If you don't like the presets you can customise the mood lighting

The coloured mood lighting can be selected at any time, but there seemed no obvious way to wake up to an orange glow or any other colour for that matter. At night though, the light can be set to fade over a sleep interval, which will also kill the radio at its end. It was a pity that the radio didn’t slowly diminish in volume too. The light extinguishing also seemed rather abrupt, with no galloping fade near the end. Just off.

The Twilight offers custom colours and intensities along with several themed options, including some that vary the colour scheme. Yet, apart from the more gentle meanderings of the Rainbow preset, Party and Fire seemed rather unsubtle. With the latter, you could even opt to have the Pure Sounds Crackling Fire audio preset play away. These soundbites appear in the audio source menu, along with lullabies (which are fairly pleasant). Yet most of the Pure Sounds seem in too much of a hurry, the wind chimes are too fast, the lapping waves too busy and the cicadas too manic.
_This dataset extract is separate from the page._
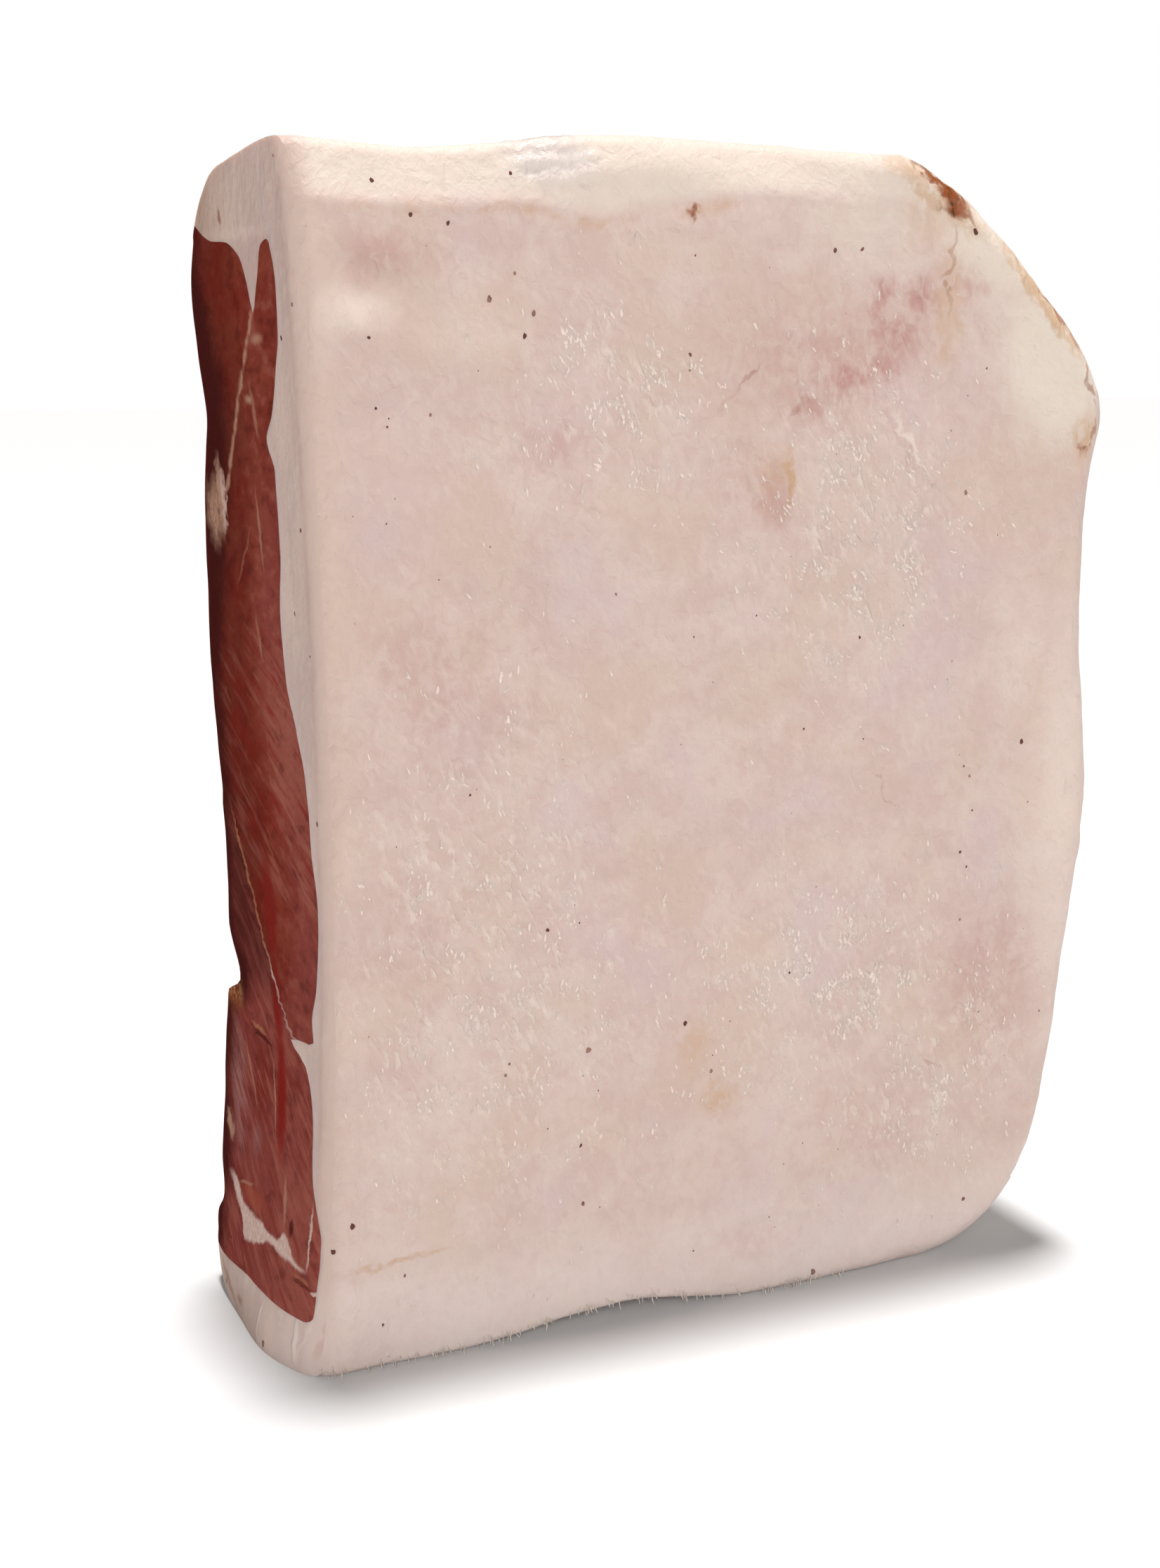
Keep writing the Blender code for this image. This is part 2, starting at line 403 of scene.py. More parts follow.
def cover_side(x, z):
    """Depth of the fat cover's skin, with its bevel. Smaller is further out."""
    border = through(BEVEL_LINE, x * 1000.0) / 1000.0
    climb = (z - border) / (HEIGHT - border)
    depth = BEVEL_DEPTH * (climb + np.sqrt(climb**2 + 0.03)) / 2.0
    depth = depth * (1.0 - ease(0.1000, 0.1350, x))
    for at_x, at_z, reach_x, reach_z, rise in COVER_SWELLINGS:
        depth = depth - rise * swell(x, at_x, reach_x) * swell(z, at_z, reach_z)
    return depth


def block_reaches(x, y, z):
    """How far the edges round over, towards the low sides and towards the high sides."""
    near_end = ease(0.0900, 0.1650, x)
    near_top = ease(0.1900, 0.2150, z)
    near_back = ease(0.40 * DEPTH, 0.60 * DEPTH, y)
    front = mix(SKIN_EDGE, END_EDGE, near_end)
    near_foot = 1.0 - ease(0.0060, 0.0220, z)
    back = mix(mix(SKIN_EDGE, TOP_BACK_EDGE, near_top), FOOT_BACK_DEPTH, near_foot)
    back = mix(back, TOP_BACK_EDGE, near_end)
    end = mix(END_EDGE, END_BACK_EDGE, near_back)
    foot = mix(mix(FOOT_EDGE, FOOT_BACK_HEIGHT, near_back), end, near_end)
    top = mix(front, TOP_BACK_EDGE, near_back)
    return np.stack([np.zeros_like(x), front, foot], 1), np.stack([end, back, top], 1)


def round_over(points, low, high, lows, highs):
    """Rounds the edges around a box's front and back. Its outline in x and z stays square."""
    starts = np.array(low) + lows
    inner = np.clip(points, starts, np.array(high) - highs)
    spans = np.where(points < starts, lows, highs)
    offsets = (points - inner) / spans
    outward = np.maximum(np.abs(offsets[:, 0]), np.abs(offsets[:, 2]))
    length = np.hypot(outward, offsets[:, 1])
    reach = np.maximum(outward, np.abs(offsets[:, 1]))
    shrink = np.where(length > 0.0, reach / np.where(length > 0.0, length, 1.0), 1.0)
    return inner + offsets * spans * shrink[:, None]


def round_corner(x, z, corner, reach_x, reach_z, roundness):
    """Rounds one corner of the outline. A negative reach_z is a lower corner."""
    start_x = corner[0] - reach_x
    start_z = corner[1] - reach_z
    across = (x - start_x) / reach_x
    along = (z - start_z) / reach_z
    inside = (across > 0.0) & (along > 0.0)
    across = np.where(inside, across, 1.0)
    along = np.where(inside, along, 1.0)
    length = (across**roundness + along**roundness) ** (1.0 / roundness)
    shrink = np.maximum(across, along) / length
    rounded_x = np.where(inside, start_x + across * reach_x * shrink, x)
    return rounded_x, np.where(inside, start_z + along * reach_z * shrink, z)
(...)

What Pure really should do here, is learn from the ambient master. If the thinking behind Brian Eno’s Bloom iApp was applied to the Twilight, with its touch controls triggering sounds and colours too, that would be a bedside radio worth having an early night for.

Pure Twilight

Pick a colour and then alter the brightness to suit

Sonically, the Twilight delivers a robust output, but I couldn’t describe it as warm. Testing with the aux input revealed its rather contained performance. The bassline on The Doors’ Riders on the Storm came across as plucked rather than the rounded rumble I’m used to hearing. Steely Dan’s punchy bass on Things I Miss the Most had it complaining slightly at full blast, but the Twilight seems to avoid excessive distortion by steering clear of trying to deliver low frequencies it can’t handle.